Exercise aim: Copy out all of the data below with no alterations.

Supplied information:
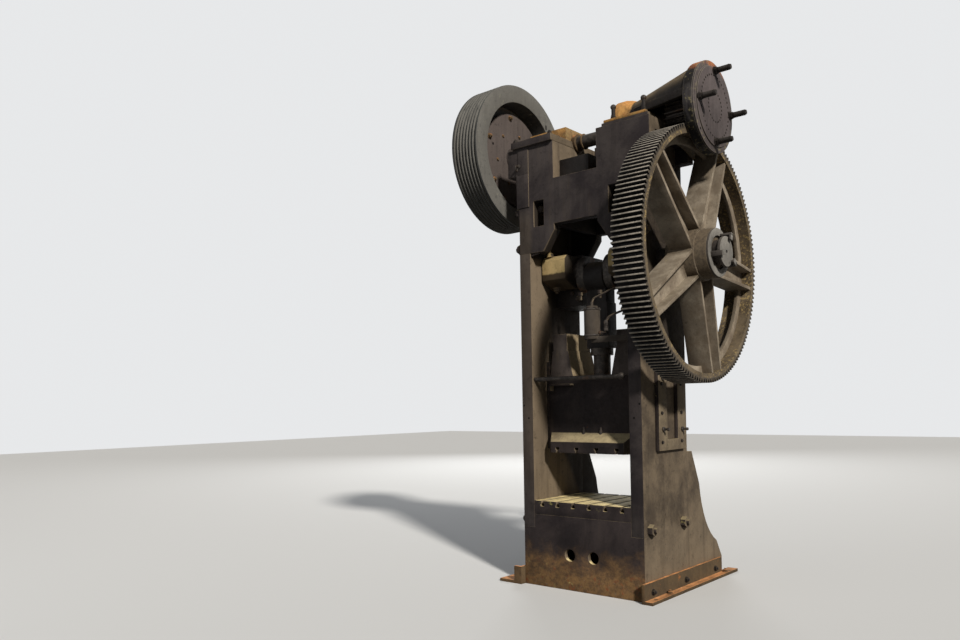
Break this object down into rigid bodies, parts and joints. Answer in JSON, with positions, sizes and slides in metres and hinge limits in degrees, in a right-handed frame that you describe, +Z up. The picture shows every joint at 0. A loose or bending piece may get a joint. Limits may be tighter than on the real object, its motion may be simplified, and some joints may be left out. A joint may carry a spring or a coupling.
{
  "type": "geared crank press",
  "caption": "Tall straight-sided crank press with an outboard spur gear, a belt flywheel, a brake drum and a slotted bed and ram.",
  "frame": {"origin": "centre of the four anchor holes, on the plane of the feet's undersides", "axes": "+X along the crankshaft towards the big gear, +Y from the front of the press to its back, +Z up"},
  "size_m": [2.414, 2.2299, 4.6445],
  "materials": {
    "frame_iron": "old dark brown paint, weathered matt",
    "oily_iron": "black with old oil",
    "dusty_iron": "paint worn to a dusty grey brown",
    "rusty_iron": "orange rust over dark paint",
    "flywheel_iron": "grey green weathered paint",
    "worn_steel": "dull oiled steel with brown stain"
  },
  "bodies": {
    "frame": {"left_upright": "frame_iron", "right_upright": "frame_iron", "left_rear_leg": "frame_iron", "right_rear_leg": "frame_iron", "left_foot": "rusty_iron", "right_foot": "rusty_iron", "bed_front_plate": "frame_iron", "bed_rear_plate": "frame_iron", "bed_table": "dusty_iron", "head_front_plate": "frame_iron", "head_rear_plate": "frame_iron", "left_pedestal": "frame_iron", "right_pedestal": "frame_iron", "valley_box": "oily_iron", "left_main_bearing": "oily_iron", "right_main_bearing": "oily_iron", "left_main_cap": "dusty_iron", "right_main_cap": "dusty_iron", "left_guide": "worn_steel", "right_guide": "worn_steel", "left_guide_cover": "dusty_iron", "right_guide_cover": "dusty_iron", "tie_bolts": "oily_iron", "stop_bar": "worn_steel", "oil_pump": "dusty_iron", "left_shaft_seat": "frame_iron", "left_shaft_cap": "rusty_iron", "right_shaft_seat": "frame_iron", "right_shaft_cap": "rusty_iron", "brake_bracket": "oily_iron", "brake_drum": "rusty_iron", "brake_cover": "dusty_iron", "brake_studs": "oily_iron"},
    "crank": {"crankshaft": "worn_steel", "gear_rim": "dusty_iron", "gear_spider": "dusty_iron", "crank_end_ring": "dusty_iron"},
    "rod": {"connecting_rod": "oily_iron", "adjusting_screw": "worn_steel"},
    "ram": {"ram": "dusty_iron", "ram_horns": "dusty_iron"},
    "drive": {"drive_shaft": "worn_steel", "pinion": "worn_steel"},
    "flywheel": {"flywheel": "flywheel_iron", "flywheel_hub": "flywheel_iron"}
  },
  "joints": [
    {"name": "crank_turn", "type": "hinge", "parent": "frame", "child": "crank", "pos_m": [0, -0.37, 2.785], "axis": [1, 0, 0], "continuous": true},
    {"name": "rod_swing", "type": "hinge", "parent": "crank", "child": "rod", "pos_m": [0, -0.37, 2.715], "axis": [1, 0, 0], "continuous": true},
    {"name": "drive_spin", "type": "hinge", "parent": "frame", "child": "drive", "pos_m": [0, -0.37, 3.9615], "axis": [1, 0, 0], "continuous": true},
    {"name": "flywheel_spin", "type": "hinge", "parent": "frame", "child": "flywheel", "pos_m": [-0.9, -0.37, 3.9615], "axis": [1, 0, 0], "continuous": true},
    {"name": "ram_slide", "type": "slide", "parent": "frame", "child": "ram", "axis": [0, 0, 1], "range_m": [0, 0.14]}
  ],
  "couplings": [
    {"joint": "drive_spin", "follows": "crank_turn", "ratio": -6.8696},
    {"joint": "rod_swing", "follows": "crank_turn", "ratio": -1}
  ]
}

Full response:
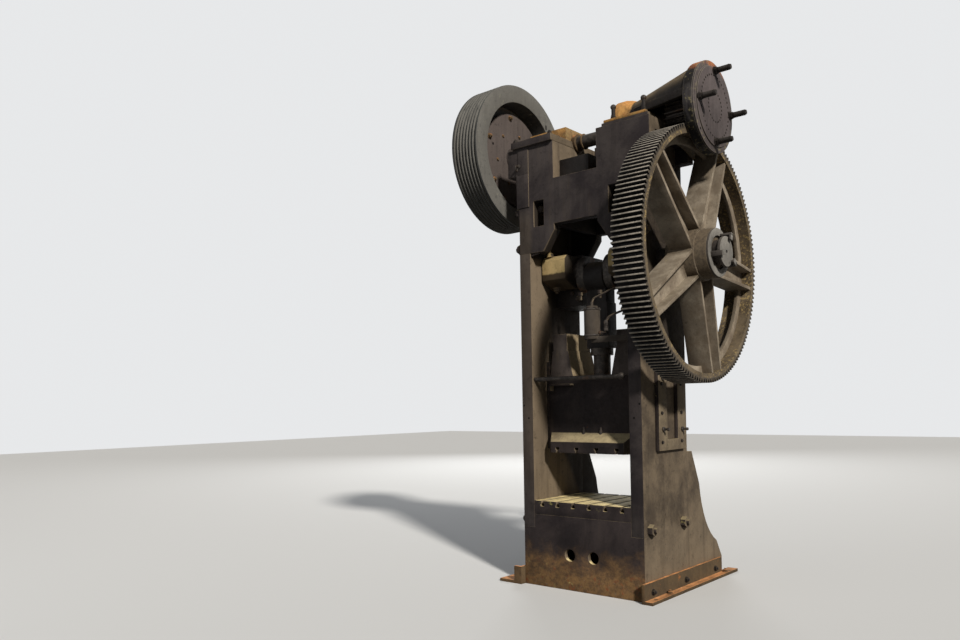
Break this object down into rigid bodies, parts and joints. Answer in JSON, with positions, sizes and slides in metres and hinge limits in degrees, in a right-handed frame that you describe, +Z up. The picture shows every joint at 0. A loose or bending piece may get a joint. Limits may be tighter than on the real object, its motion may be simplified, and some joints may be left out. A joint may carry a spring or a coupling.
{
  "type": "geared crank press",
  "caption": "Tall straight-sided crank press with an outboard spur gear, a belt flywheel, a brake drum and a slotted bed and ram.",
  "frame": {"origin": "centre of the four anchor holes, on the plane of the feet's undersides", "axes": "+X along the crankshaft towards the big gear, +Y from the front of the press to its back, +Z up"},
  "size_m": [2.414, 2.2299, 4.6445],
  "materials": {
    "frame_iron": "old dark brown paint, weathered matt",
    "oily_iron": "black with old oil",
    "dusty_iron": "paint worn to a dusty grey brown",
    "rusty_iron": "orange rust over dark paint",
    "flywheel_iron": "grey green weathered paint",
    "worn_steel": "dull oiled steel with brown stain"
  },
  "bodies": {
    "frame": {"left_upright": "frame_iron", "right_upright": "frame_iron", "left_rear_leg": "frame_iron", "right_rear_leg": "frame_iron", "left_foot": "rusty_iron", "right_foot": "rusty_iron", "bed_front_plate": "frame_iron", "bed_rear_plate": "frame_iron", "bed_table": "dusty_iron", "head_front_plate": "frame_iron", "head_rear_plate": "frame_iron", "left_pedestal": "frame_iron", "right_pedestal": "frame_iron", "valley_box": "oily_iron", "left_main_bearing": "oily_iron", "right_main_bearing": "oily_iron", "left_main_cap": "dusty_iron", "right_main_cap": "dusty_iron", "left_guide": "worn_steel", "right_guide": "worn_steel", "left_guide_cover": "dusty_iron", "right_guide_cover": "dusty_iron", "tie_bolts": "oily_iron", "stop_bar": "worn_steel", "oil_pump": "dusty_iron", "left_shaft_seat": "frame_iron", "left_shaft_cap": "rusty_iron", "right_shaft_seat": "frame_iron", "right_shaft_cap": "rusty_iron", "brake_bracket": "oily_iron", "brake_drum": "rusty_iron", "brake_cover": "dusty_iron", "brake_studs": "oily_iron"},
    "crank": {"crankshaft": "worn_steel", "gear_rim": "dusty_iron", "gear_spider": "dusty_iron", "crank_end_ring": "dusty_iron"},
    "rod": {"connecting_rod": "oily_iron", "adjusting_screw": "worn_steel"},
    "ram": {"ram": "dusty_iron", "ram_horns": "dusty_iron"},
    "drive": {"drive_shaft": "worn_steel", "pinion": "worn_steel"},
    "flywheel": {"flywheel": "flywheel_iron", "flywheel_hub": "flywheel_iron"}
  },
  "joints": [
    {"name": "crank_turn", "type": "hinge", "parent": "frame", "child": "crank", "pos_m": [0, -0.37, 2.785], "axis": [1, 0, 0], "continuous": true},
    {"name": "rod_swing", "type": "hinge", "parent": "crank", "child": "rod", "pos_m": [0, -0.37, 2.715], "axis": [1, 0, 0], "continuous": true},
    {"name": "drive_spin", "type": "hinge", "parent": "frame", "child": "drive", "pos_m": [0, -0.37, 3.9615], "axis": [1, 0, 0], "continuous": true},
    {"name": "flywheel_spin", "type": "hinge", "parent": "frame", "child": "flywheel", "pos_m": [-0.9, -0.37, 3.9615], "axis": [1, 0, 0], "continuous": true},
    {"name": "ram_slide", "type": "slide", "parent": "frame", "child": "ram", "axis": [0, 0, 1], "range_m": [0, 0.14]}
  ],
  "couplings": [
    {"joint": "drive_spin", "follows": "crank_turn", "ratio": -6.8696},
    {"joint": "rod_swing", "follows": "crank_turn", "ratio": -1}
  ]
}